On a broader scale, social-emotional learning (SEL) programs teach five core competencies identified by CASEL (the Collaborative for Academic, Social, and Emotional Learning):
- Self-awareness: recognizing your own emotions and strengths
- Self-management: regulating emotions and behaviors
- Social awareness: understanding others' perspectives
- Relationship skills: communicating, cooperating, and resolving conflicts
- Responsible decision-making: making ethical, constructive choices
When SEL is embedded in the curriculum rather than treated as a one-off lesson, it contributes to a more positive school climate and fewer bullying incidents.

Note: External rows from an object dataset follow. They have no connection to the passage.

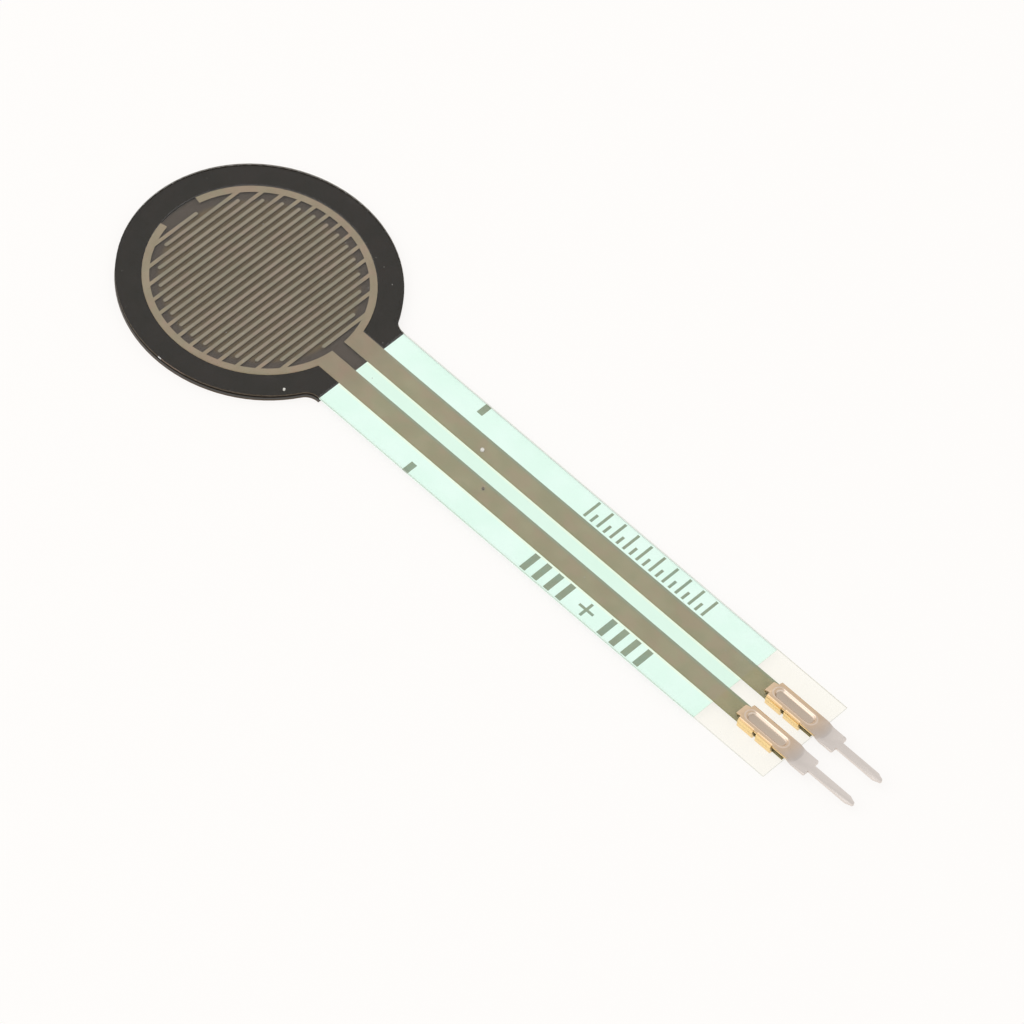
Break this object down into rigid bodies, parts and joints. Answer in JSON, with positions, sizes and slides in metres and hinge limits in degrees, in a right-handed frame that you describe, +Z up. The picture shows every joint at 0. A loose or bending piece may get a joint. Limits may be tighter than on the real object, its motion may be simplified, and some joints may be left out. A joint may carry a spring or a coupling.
{
  "type": "force sensing resistor",
  "caption": "Thin round force sensing resistor: interdigitated silver combs over a carbon film on a black head, a long flat mint tail and two crimped pins.",
  "frame": {"origin": "centre of the round head, on the underside of the release liner", "axes": "+X along the tail towards the pins, +Z up out of the sensing face, +Y across the tail"},
  "size_m": [0.0615, 0.0182, 0.0009],
  "materials": {
    "liner_paper": "matt tan release paper",
    "adhesive": "cloudy transfer adhesive",
    "carbon_film": "smooth dark polyester film",
    "carbon_ink": "matt dark grey resistive ink",
    "spacer_black": "black double-sided adhesive seen through clear film",
    "silver_print": "matt silver ink, warm grey",
    "mark_print": "silver ink under a mint tint",
    "mint_print": "pale mint dielectric print",
    "clear_film": "clear glossy polyester film",
    "contact_metal": "bright stamped metal, gold at the crimp and tin grey at the pin"
  },
  "bodies": {
    "root": {"release_liner": "liner_paper", "rear_adhesive": "adhesive", "carbon_film": "carbon_film", "carbon_ink": "carbon_ink", "spacer": "spacer_black", "upper_comb": "silver_print", "lower_comb": "silver_print", "edge_ticks": "mark_print", "bar_marks": "mark_print", "scale_marks": "mark_print", "cross_mark": "mark_print", "mint_cover": "mint_print", "electrode_film": "clear_film", "upper_contact": "contact_metal", "lower_contact": "contact_metal"}
  },
  "joints": []
}
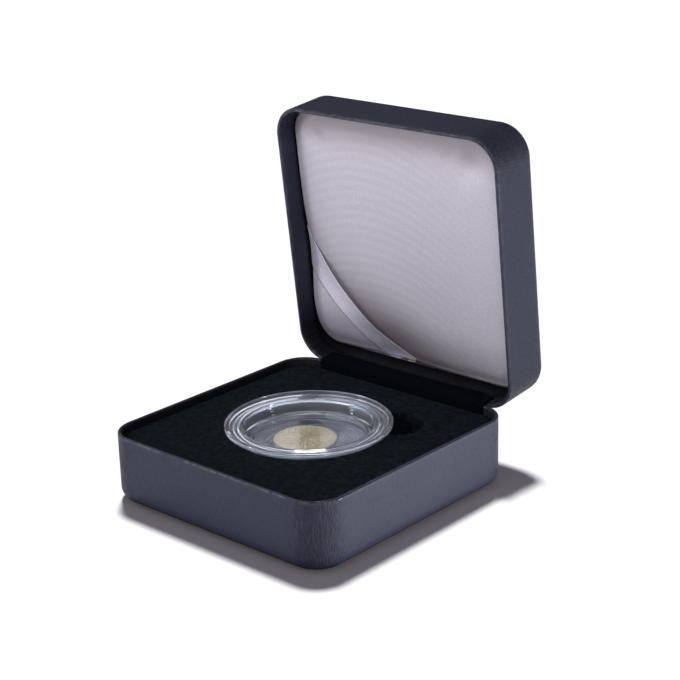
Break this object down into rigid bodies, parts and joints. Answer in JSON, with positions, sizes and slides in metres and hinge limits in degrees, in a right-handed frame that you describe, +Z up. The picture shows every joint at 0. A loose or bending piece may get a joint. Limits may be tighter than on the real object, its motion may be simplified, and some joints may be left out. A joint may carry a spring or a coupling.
{
  "type": "coin display case",
  "caption": "Square leatherette presentation case with a sprung hinged lid, velvet insert, satin lining with a ribbon, and a round clear capsule that holds a coin.",
  "frame": {"origin": "centre of the flat underside that the case stands on", "axes": "+Z up, +Y back towards the hinge, +X to the right along the hinge pin, seen from the front"},
  "size_m": [0.1, 0.1214, 0.1252],
  "materials": {
    "leatherette": "satin",
    "hinge_leatherette": "matte",
    "sheet_steel": "matte",
    "insert_board": "matte",
    "velvet": "matte",
    "hinge_steel": "satin",
    "spring_steel": "satin",
    "wadding": "matte",
    "satin": "satin",
    "ribbon_satin": "satin",
    "clear_plastic": "polished",
    "coin_alloy": "satin"
  },
  "bodies": {
    "base": {"base_shell": "sheet_steel", "base_cover": "leatherette", "insert_block": "insert_board", "insert_velvet": "velvet", "hinge_base_leaf": "hinge_steel", "hinge_base_rivets": "hinge_steel", "hinge_pin": "hinge_steel", "snap_spring_left": "spring_steel", "snap_spring_right": "spring_steel", "hinge_strip": "hinge_leatherette"},
    "lid": {"lid_shell": "sheet_steel", "lid_cover": "leatherette", "lid_spacer": "insert_board", "lid_board": "insert_board", "lid_foam": "wadding", "lid_satin": "satin", "lid_ribbon": "ribbon_satin", "hinge_lid_leaf": "hinge_steel", "hinge_lid_rivets": "hinge_steel"},
    "capsule": {"capsule_base": "clear_plastic"},
    "capsule_top": {"capsule_lid": "clear_plastic"},
    "coin": {"coin": "coin_alloy"}
  },
  "joints": [
    {"name": "lid_hinge", "type": "hinge", "parent": "base", "child": "lid", "pos_m": [0, 0.04936, 0.02445], "axis": [1, 0, 0], "range_deg": [0, 83.8], "deforming": ["hinge_strip", "snap_spring_left", "snap_spring_right"]},
    {"name": "capsule_lift", "type": "slide", "parent": "base", "child": "capsule", "axis": [0, 0, 1], "range_m": [0, 0.003]},
    {"name": "capsule_lid_lift", "type": "slide", "parent": "capsule", "child": "capsule_top", "axis": [0, 0, 1], "range_m": [0, 0.0034]},
    {"name": "coin_slide", "type": "slide", "parent": "capsule", "child": "coin", "axis": [1, 0, 0], "range_m": [-0.01, 0.014]}
  ]
}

Comprehensive Anti-Bullying Programs
The most effective anti-bullying efforts aren't single assemblies or poster campaigns. They're school-wide programs with multiple coordinated components.
Effective programs typically include:
- Staff training so teachers and administrators can recognize and respond to bullying consistently
- Student education about what bullying is, its effects, and how to respond
- Clear policies and reporting procedures that students actually know about and trust
- Parent involvement to reinforce anti-bullying messages at home
Two well-researched examples stand out. The Olweus Bullying Prevention Program (OBPP), developed in Norway, is one of the most studied programs worldwide and uses school-wide rules, classroom meetings, and individual interventions. The KiVa Anti-Bullying Program, developed in Finland, places special emphasis on influencing bystander behavior and has shown significant reductions in bullying across large-scale trials.
A critical point for educators: even the best program fails without sustained commitment. Successful implementation requires ongoing monitoring, regular evaluation of outcomes, and adjustments based on what the data shows. A program launched with enthusiasm in September and forgotten by December won't change school culture.